Entretanto, já prometeram outras greves e é certo que não descansarão enquanto
os direitos dos trabalhadores não forem devidamente acautelados e os
trabalhadores acabarem na fila do desemprego. O socialismo não se constrói sem
umas dorzinhas pelo meio – e um sofrimento lancinante no fim. Parece absurdo,
mas é absurdo.
Outubro
Por inúmeras causas, que
inúmeros especialistas descrevem na televisão, metade do país voltou a arder.
Desta vez, a quantidade de mortos não passou dos 45, insignificância que,
somada aos 64 de Junho, serviu para demitir uma ministra.
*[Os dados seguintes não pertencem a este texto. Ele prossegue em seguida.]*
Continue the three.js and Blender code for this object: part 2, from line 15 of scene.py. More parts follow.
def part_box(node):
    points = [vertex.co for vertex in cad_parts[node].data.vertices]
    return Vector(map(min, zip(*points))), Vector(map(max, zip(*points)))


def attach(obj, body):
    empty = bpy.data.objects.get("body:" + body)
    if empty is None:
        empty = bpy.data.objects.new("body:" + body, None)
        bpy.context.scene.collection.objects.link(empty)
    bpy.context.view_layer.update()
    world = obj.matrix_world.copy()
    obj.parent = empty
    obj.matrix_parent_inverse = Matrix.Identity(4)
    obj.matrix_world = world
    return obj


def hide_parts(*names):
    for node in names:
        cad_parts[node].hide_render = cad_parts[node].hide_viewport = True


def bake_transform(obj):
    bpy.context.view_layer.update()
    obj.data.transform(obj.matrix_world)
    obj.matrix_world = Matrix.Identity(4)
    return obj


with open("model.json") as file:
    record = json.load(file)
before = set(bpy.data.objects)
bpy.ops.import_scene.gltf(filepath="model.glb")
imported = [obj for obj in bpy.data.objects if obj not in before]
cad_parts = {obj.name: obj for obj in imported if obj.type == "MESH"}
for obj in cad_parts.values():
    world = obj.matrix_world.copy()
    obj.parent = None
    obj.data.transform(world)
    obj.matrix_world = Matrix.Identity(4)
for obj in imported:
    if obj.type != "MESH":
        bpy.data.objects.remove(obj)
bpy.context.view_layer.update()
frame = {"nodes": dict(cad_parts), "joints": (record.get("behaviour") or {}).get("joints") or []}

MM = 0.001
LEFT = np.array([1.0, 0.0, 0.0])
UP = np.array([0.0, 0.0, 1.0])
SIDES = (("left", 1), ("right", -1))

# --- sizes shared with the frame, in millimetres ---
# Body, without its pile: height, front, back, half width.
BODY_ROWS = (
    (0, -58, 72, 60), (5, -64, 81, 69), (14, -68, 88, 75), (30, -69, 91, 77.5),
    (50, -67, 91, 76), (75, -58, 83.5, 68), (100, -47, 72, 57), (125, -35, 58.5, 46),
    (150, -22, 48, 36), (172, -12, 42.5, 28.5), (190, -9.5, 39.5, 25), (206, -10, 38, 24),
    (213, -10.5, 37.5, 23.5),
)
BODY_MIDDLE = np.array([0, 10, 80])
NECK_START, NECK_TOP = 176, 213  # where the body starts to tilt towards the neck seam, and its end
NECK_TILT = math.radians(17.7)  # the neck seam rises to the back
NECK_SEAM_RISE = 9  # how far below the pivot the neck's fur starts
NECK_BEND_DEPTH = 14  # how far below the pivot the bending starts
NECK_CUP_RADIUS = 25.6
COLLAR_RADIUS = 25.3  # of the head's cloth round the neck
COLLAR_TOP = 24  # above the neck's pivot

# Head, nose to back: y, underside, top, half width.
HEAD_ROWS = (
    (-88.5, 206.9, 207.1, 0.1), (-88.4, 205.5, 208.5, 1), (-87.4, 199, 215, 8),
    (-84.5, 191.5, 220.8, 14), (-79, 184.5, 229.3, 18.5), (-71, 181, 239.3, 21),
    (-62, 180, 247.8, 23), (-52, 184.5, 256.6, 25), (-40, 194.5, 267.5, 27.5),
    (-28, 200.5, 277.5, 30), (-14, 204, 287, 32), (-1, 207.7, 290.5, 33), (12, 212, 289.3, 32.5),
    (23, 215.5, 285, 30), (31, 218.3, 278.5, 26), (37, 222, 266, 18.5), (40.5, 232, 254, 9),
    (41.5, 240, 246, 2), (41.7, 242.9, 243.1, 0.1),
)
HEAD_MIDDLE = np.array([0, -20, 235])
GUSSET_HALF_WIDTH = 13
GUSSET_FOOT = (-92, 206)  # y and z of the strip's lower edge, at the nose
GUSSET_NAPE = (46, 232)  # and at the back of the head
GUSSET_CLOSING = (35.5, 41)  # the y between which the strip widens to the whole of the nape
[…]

Por este irresponsável
andar, não tarda que 200 cidadãos carbonizados demitam dois ministros, 300
baixas casuais demitam três ministros, 500 ocorrências a lamentar demitam um
terço do governo e 1000 infelicidades provoquem – o diabo seja cego, surdo e
mudo – a demissão do próprio dr. Costa. Não admira que Nádia Piazza, a mulher
que perdeu o filho em Pedrógão Grande e, estranhamente, não ficou radiante,
seja insultada com regularidade por certo PS: os danos colaterais não podem
comprometer a felicidade da pátria.
Novembro
A saída de Pedro Passos
Coelho foi uma alegria e um alívio para a frente de esquerda, para os
comentadores de “direita” que votam no PS e, aparentemente, para a “direita”
propriamente dita. Num ápice, o PSD arranjou dois candidatos à sucessão. Por
coincidência, ambos parecem mais empenhados em demarcar-se do antecessor do que
do dr. Costa. Ninguém quer carregar a fama de “neoliberal”. Mas não seria mau
que, um dia, nos tocasse um bocadinho do proveito.
Dezembro
Em competição renhida com
um luxemburguês, um eslovaco e uma letã, o importantíssimo dr. Centeno alcançou
a importantíssima chefia do importantíssimo Eurogrupo. Numa notícia não
relacionada, a dívida pública manteve-se em níveis impecáveis. Noutra notícia
não relacionada, todos os partidos, excepto o CDS, aprovaram a isenção do IVA
para os seus negócios. Numa terceira notícia igualmente solta, a autarquia
da capital investiu 57 mil euros em cartolinhas para o Ano Novo. Uma última
notícia avulsa: o Ano Novo tresanda a velho.